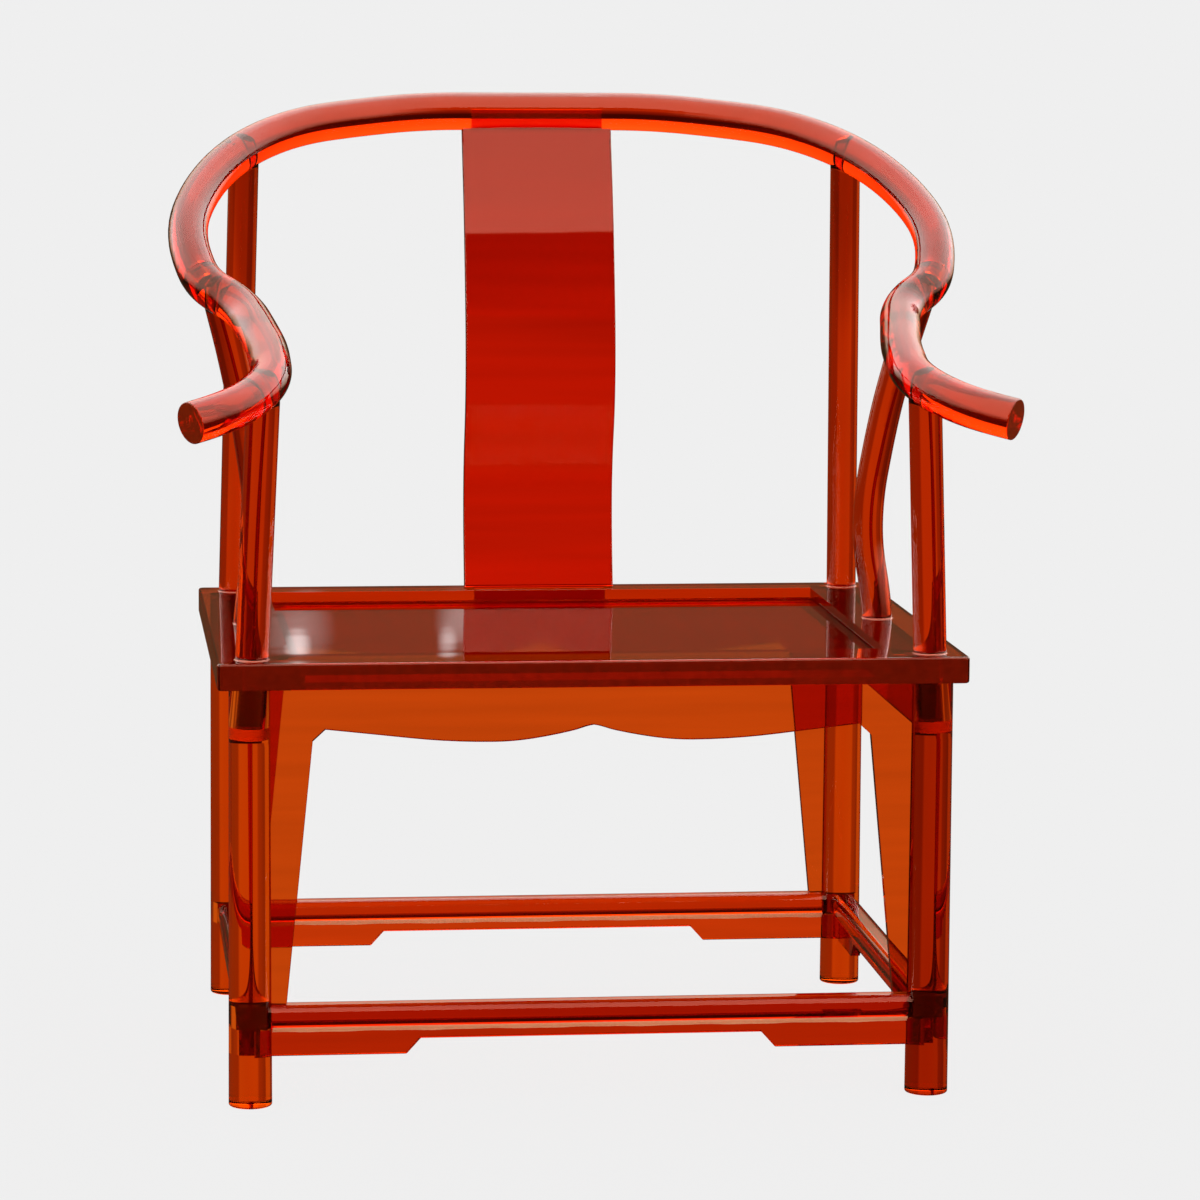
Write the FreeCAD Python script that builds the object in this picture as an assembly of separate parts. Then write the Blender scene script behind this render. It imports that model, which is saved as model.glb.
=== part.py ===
import FreeCAD, Part
import os
from math import sqrt

from FreeCAD import Vector

# Horseshoe back armchair of clear cast resin, in millimetres, +Z up, the sitter facing -Y.
# Pieces are built with Y = 0 at the middle of the seat, then moved so that the origin is on
# the floor under the middle of the whole chair. Left and right are as seen from the front.

# Fits
glue_film = 0.3
fit_gap = 0.2
end_gap = 0.5
overrun = 2.0

# Seat frame, and the panel that lies on its ledge
seat_width = 742.0
seat_depth = 566.0
seat_height = 444.0
seat_thickness = 26.5
seat_corner_round = 6.0
seat_edge_round = 2.5
side_rail_width = 74.0
front_rail_width = 64.0
rear_rail_width = 48.0
panel_recess = 10.0
panel_thickness = 8.0
panel_side_gap = 1.0
panel_ledge_width = 12.0
corner_tenon_width = 11.0
corner_tenon_thickness = 9.0
corner_tenon_length = 30.0
corner_tenon_inset = 3.0

# Legs
leg_top_diameter = 41.0
leg_foot_diameter = 43.0
leg_side_inset = 32.5
leg_end_inset = 28.0
foot_round = 2.0

# Straight posts, which stand over the legs
front_post_diameter = 33.0
front_post_side_inset = 35.0
front_post_end_inset = 31.0
front_post_top_inward = 6.0
front_post_top_forward = 8.0
rear_post_diameter = 32.0
rear_post_side_inset = 37.0
rear_post_end_inset = 31.0
rear_post_top_inward = 6.0
rear_post_top_forward = 44.0
spigot_diameter = 22.0
spigot_into_leg = 42.0
socket_floor_gap = 10.0
post_tenon_diameter = 15.0
post_tenon_past_centre = 7.0

# Curved posts at the sides: places are measured from the foot of the post, and heights are
# shares of the rise from the seat to the rail's centreline over the post
side_post_diameter = 31.5
side_post_side_inset = 42.5
side_post_waist_inward = 10.5
side_post_waist_back = 4.0
side_post_bend_outward = 1.5
side_post_bend_forward = 8.0
side_post_upper_outward = 16.0
side_post_upper_forward = 24.0
side_post_height_shares = (0.29, 0.594, 0.8)
side_post_foot_upright_share = 1.5
side_post_spigot_diameter = 20.0
side_post_spigot_length = 18.0

# Crest rail: one round bar, highest at the back, its ends flared outward
rail_diameter = 41.0
rail_half_width = 385.0
rail_widest_behind_middle = 8.0
rail_back_reach = 312.0
rail_front_reach = 354.0
rail_back_height = 961.0
rail_end_height = 685.0
rail_end_round = 1.0
rail_flare_share = 1.35
rail_dowel_diameter = 14.0
rail_dowel_length = 24.0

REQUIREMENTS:
Go through the data above and find the lines with the word "that". Copy each of those lines.

EXERCISE RESPONSE:
Write the FreeCAD Python script that builds the object in this picture as an assembly of separate parts. Then write the Blender scene script behind this render. It imports that model, which is saved as model.glb.
# Pieces are built with Y = 0 at the middle of the seat, then moved so that the origin is on
# Seat frame, and the panel that lies on its ledge